1.6 is mostly minor changes brought about by comparing with the Python Port.
- Fixed a crashing bug where one of the backup save sets was actually crashing due to the record length apparently being larger than a block.
- Fixed an issue where some files had record legnths of 0xFFFF.
- Fixed some minor output issues.
- Replaced some nonsensical linked list processing with STL Maps. Over time I'm probably going to leverage STL more to simplify the code, especially with string processing, as well as bring the code base more in-line with the Python Port.
- Fixed issue in wildcards where [] was interpetted as a set, for VMS files it makes more sense to process these as literally ASCII characters.
- Fixed issue where file formats seemed to have data in the upper nibble, masked for now.
- Added a simple python script to make the "-F" flag more tolerable, as this will remove the file path from the file name, and actually move the files into the associated paths. Main reason I skipped this before was due to how OS specific some of the operations are, whereas at least with Python, someone else has dealt with all of that for me.
Usage
VMSBackup [FILE] [-L:listoption] [-N] [-X:extractmode] [-M:mask] [-F] [-V] [-D] [-?]
FILE Backup Data Set
-L Selects output list
listoptions S Suppress Output B Brief Output (default)
F Full Output C CSV Output
-N Don't Extract File Contents
-X Selects Extraction Mode
extractmode S Smart/Auto Mode (default) A ASCII Mode
B Binary Mode R Raw Mode
-M File Extraction Mask
e.g. *.*, *.bin;*, *a*.*;-1 etc.
Default is *.*;0.
-F Extract with full path (default off)
-V Extract with version numbers in the filename (default off)
-D Debug Mode (default off)
-DD Enhanced Debug Mode (default off)
-? Display this help
The default usage will be:
VMSBackup archive.bck
Which will extract the latest (only) revision of each file to the current folder using automatic extraction rules, where it will either try to convert the file into ASCII, or extract the file as pure binary.
Extracting a Single File
Currently the file mask considers the directory as part of the filename, even if by default it's stripped out. So if you need a specific file, you may need to use part of the folder name. i.e.
VMSBackup archive.bck -M:*]filename.txt;0
Note: The version after the semi-colon follows OpenVMS rules, meaning:
;0 - Latest
;-1 - Previous version
;1 - Version 1
And so on... If there's enough demand I can probably tweak this. However in my use case, I effectively always just extracted everything, making this mask more an afterthought I'm afraid.
Folder Handling
Because of the relative annoyance of a truly portable OS directory handling, this version doesn't support path preservation, however, this can be baked into the filename itself and post-processed if needed. To include the full path in the filename, use the "-F" flag. i.e.
VMSBackup archive.bck -F
This will then cause files extracted to look like:
[mypath.in.vax.format]myfile.txt
To try and help mitigate this a bit, I've created a relatively simplistic Python script that will take an output which used the "-F" flag, and use that to put the file into an appropriate folder.

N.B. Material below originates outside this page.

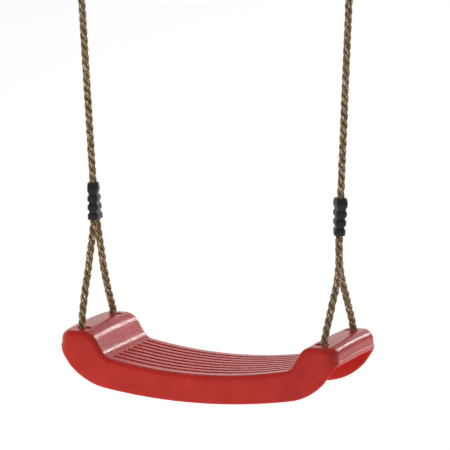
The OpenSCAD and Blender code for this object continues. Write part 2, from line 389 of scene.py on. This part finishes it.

In the example above, it would move the file to:
~/mypath/in/vax/format/myfile.txt
Version Handling
Most file systems these days don't support file versioning natively within the file system itself. Meaning if you want to extract a specific version, you can use the method outlined in Extracting a Single File, but if you need multiple versions extracted in one pass, the "-V" flag will come into play, which will append the file version onto the file name. And chances are if you're doing so, you'll want to re-adjust the mask as follows:
VMSBackup archive.bck -M:.;* -V
The will cause extracted files to look like this:
myfile.txt;2 myfile.txt;1
But once extracted, remember you're now at the mercy of the host OS. And the version number will cause the OS to misinterpret the file extention if you're hoping to double click etc. But if you're dealing with a Vax archive, I'm sure you knew that already!
Extraction Modes
So by default, smart extract is used. This will essentailly analyse a file to determine if it thinks it's plain text, and if so, try and decode it in a way that's amiable to your host OS. So regardless as to whether your file was a Stream, a Record (Fixed/Variable Length) or any other esoteric format, the tool will try and determine how best to re-intepret the file such that you can open it in your text editor of choice, otherwise it will just dump the file contents as-is.
You can force a file to use ASCII or Binary if needed, where ASCII will force the ASCII conversion to take place, and binary will bypass this. But there is a third option, Raw. In Raw mode, the File System record data will be interleaved. It's not a feature I've ever used, but you could use it to try and convert a native VAX record structure into something that can be handled with a more modern OS, but that's a task I leave to you.